Feds order reforms after finding excessive force, rights violations at San Luis Obispo County Jail
The U.S. Department of Justice has ordered the sheriff of San Luis Obispo County to make reforms at the county’s jail facility after finding evidence that substandard medical care and excessive use of force at the jail violate the constitutional rights of detainees.
San Luis Obispo County Sheriff Ian Parkinson was given 49 days to bring the facility into compliance or face potential federal oversight of the jail. The report, released Tuesday, comes after a three-year investigation prompted by the death of man who was shackled to a chair for 46 hours at the jail.
Parkinson, in a statement, said the report failed to take into account several reforms that have already been implemented but pledged his cooperation. “The Sheriff’s Department has worked cooperatively with the Department of Justice over the past three years to investigate deficiencies and determine appropriate improvements to ensure our jail facility is fully compliant with federal law,” Parkinson said.
The Justice Department, in its report, found evidence that jail officials did not provide adequate medical and mental health care and used prolonged restrictive housing for detainees with serious mental illnesses. The Americans With Disabilities Act (ADA) was also not enforced at the jail, the report concluded.
“Our Constitution guarantees that all people held in jails and prisons across our country are treated humanely, and that includes providing access to necessary medical and mental health care,” said Assistant Atty. Gen. Kristen Clarke of the Justice Department’s Civil Rights Division. “The Justice Department hopes to continue to work with the jail to resolve these systemic problems.”

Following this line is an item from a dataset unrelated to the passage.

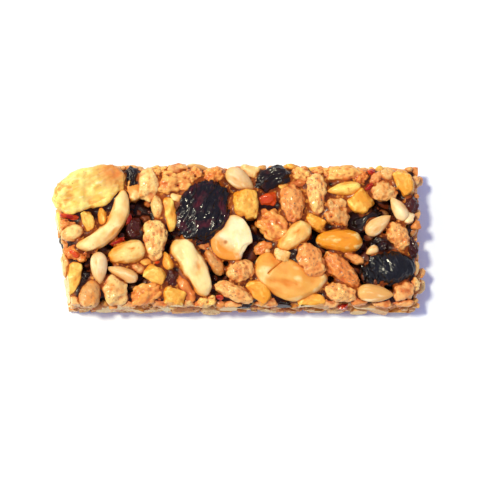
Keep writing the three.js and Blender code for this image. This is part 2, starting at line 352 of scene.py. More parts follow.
model_broken_nut("nut_block", (8.8, 7.2, 5.8), cuts=[(1, 1, 1), (-1, 0.2, 0.8)], levels=3)
for form, levels in (("nut", 2), ("plain", 1)):
    model_broken_nut(f"{form}_wedge", (7.8, 5.6, 4.8), [(1, 1, 0.3), (-1, 0.6, 1)], levels)
    model_broken_nut(f"{form}_chip", (6.6, 4.8, 3.6), [(1, -0.4, 1), (-0.4, 1, 1), (-1, -1, 0.2)], levels)

# %% [markdown]
# ### Grain crisps, puffed grain and clusters
# A crisp is dough that was puffed and baked: lumpy as a whole and grainy close up, with pits where bubbles
# burst. Reliefs at falling sizes make that: wide clouds for the lumps, Voronoi cells for the grains, and
# fine clouds for the crumb. The pits are Voronoi cells too, with so much contrast that only a spot in the
# middle of each cell is low. Puffed grain is rounder with softer bumps. A cluster is many small grains
# stuck together, so its cells are large and deep. Each comes in several forms, and in plain ones with few
# faces for the many that are small or half hidden.

# %% Model the crisps, puffs and clusters
def model_grainy(name, size, detail, lumps, grains, other, pits=None, crumb=None, narrower=0):
    """A ball with reliefs of several sizes; each is a pair of width and depth in millimetres."""
    piece = ball(name, size, detail)
    finish_with(piece, "CAST", cast_type="CUBOID", factor=0.06)
    deform(piece, "TAPER", "X", -narrower)
    relief(piece, "CLOUDS", lumps[0] * MM, lumps[1] * MM, other=other)
    piece.data.attributes.remove(piece.data.attributes["crest"])
    relief(piece, "VORONOI", grains[0] * MM, -grains[1] * MM, other=other, noise_intensity=1.3)
    if pits:
        relief(piece, "VORONOI", pits[0] * MM, pits[1] * MM, other=other, noise_intensity=1.5, contrast=4,
               intensity=2)
    if crumb:
        relief(piece, "CLOUDS", crumb[0] * MM, crumb[1] * MM, other=other)
    store(piece, size)


for form in range(4):
    model_grainy(f"crisp_{form}", (10, 7, 5), 5, lumps=(4.2, 1.4), grains=(1.2, 0.14), pits=(1.5, 0.16),
                 crumb=(0.5, 0.08), other=form, narrower=(0, 0.5, 0.1, 0.2)[form])
    model_grainy(f"plain_crisp_{form}", (10, 7, 5), 4, lumps=(4.6, 1.9), grains=(1.4, 0.4), other=form)
    model_grainy(f"small_crisp_{form}", (6.6, 4.8, 3.8), 4, lumps=(2.8, 1.7), grains=(1.2, 0.4),
                 other=form + 13)
    model_grainy(f"plain_bit_{form}", (6.6, 4.8, 3.8), 3, lumps=(2.6, 2), grains=(1.5, 0.6), other=form + 13)
model_grainy("crisp_drop", (12, 7, 5), 5, lumps=(4.6, 1.2), grains=(1.2, 0.14), pits=(1.5, 0.14),
             crumb=(0.5, 0.08), other=4, narrower=0.6)
for form in range(3):
    model_grainy(f"puff_{form}", (8.4, 6, 5), 5, lumps=(3.8, (3, 1.6, 2)[form]), grains=(1.7, 0.2),
                 crumb=(0.5, 0.12), other=form + 5)
    model_grainy(f"plain_puff_{form}", (8.4, 6, 5), 4, lumps=(3.4, 2), grains=(2, 0.5), other=form + 5)
    model_grainy(f"cluster_{form}", (9, 7, 5), 5, lumps=(3.2, 2.6), grains=(1.3, 0.34), pits=(1.7, 0.16),
                 crumb=(0.5, 0.14), other=form + 9)
    model_grainy(f"plain_cluster_{form}", (9, 7, 5), 4, lumps=(3, 2.6), grains=(1.4, 0.7), other=form + 9)
    model_grainy(f"crumb_{form}", (3.2, 2.5, 2.1), 2, lumps=(1.6, 1.1), grains=(1, 0.4), other=form + 18)

# %% [markdown]
# ### Dried fruit
# A berry that dries shrinks inside its skin, so the skin folds: long deep folds first, then finer wrinkles
# across them. Ridged noise has sharp crests and round dips, as folded skin does, and drawing it out along
# the fruit turns it into folds. The large dark fruit is the most folded, the raisins are small and tight,
# and the blue-black berry is still nearly smooth at one end, so its relief fades out towards its tip.

# %% Model the dried fruit
def model_fruit(name, size, detail, folds, wrinkles, other, drawn_out=(2, 1, 1), smooth_tip=0):
    """A ball whose skin has folds and finer wrinkles, each a pair of width and depth in millimetres."""
    fruit = ball(name, size, detail)
    relief(fruit, "CLOUDS", 0.42 * size[0] * MM, 0.2 * size[2] * MM, other=other)
    fruit.data.attributes.remove(fruit.data.attributes["crest"])
    plump = read(fruit)
    ridged = dict(musgrave_type="RIDGED_MULTIFRACTAL", dimension_max=1.1, octaves=2, offset=0.9)
    relief(fruit, "MUSGRAVE", folds[0] * MM, folds[1] * MM, drawn_out=drawn_out, other=other, **ridged)
    relief(fruit, "MUSGRAVE", wrinkles[0] * MM, wrinkles[1] * MM, drawn_out=drawn_out, other=other + 1,
           **ridged)
    along = read(fruit)[:, :1] / (size[0] * MM) + 0.5
    keep = 1 - smooth_tip * np.clip(1.6 * along - 0.3, 0, 1)
    place(fruit, plump + keep * (read(fruit) - plump))
    store(fruit, size)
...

Federal prosecutors initiated the probe to address a “pattern or practice of deprivation of legal rights of individuals” The investigation began after a series of inmate deaths that led to lawsuits and an FBI investigation into civil rights abuses within the county jail.
The FBI initiated its probe into the jail in 2017 four months after the death of Andrew Holland, who suffered from schizophrenia and was left in his own filth, eating and drinking almost nothing for days.
Holland was naked except for a helmet and mask covering his face and blanket that slipped off his lap, exposing him to jail staff from his transparent front cell. Within 40 minutes of him being untied from the chair, he stopped breathing.
Holland’s death was one of three in nine months at the jail, including an inmate who slashed his arm with a razor blade. A county grand jury said it was prevented from reviewing jail practices because the sheriff refused to release medical records of those being held.
Holland, a frequent inmate of the jail, had been in an isolation cell for 10 days before he was moved to the restraint chair after striking himself. An official coroner’s report blamed his death on a pulmonary embolism but a private autopsy conducted for this family determined it was a result of deep vein thrombosis, likely from a blood clot in his leg from being immobilized.
The county paid a $5-million settlement to Holland’s family to resolve a wrongful death lawsuit.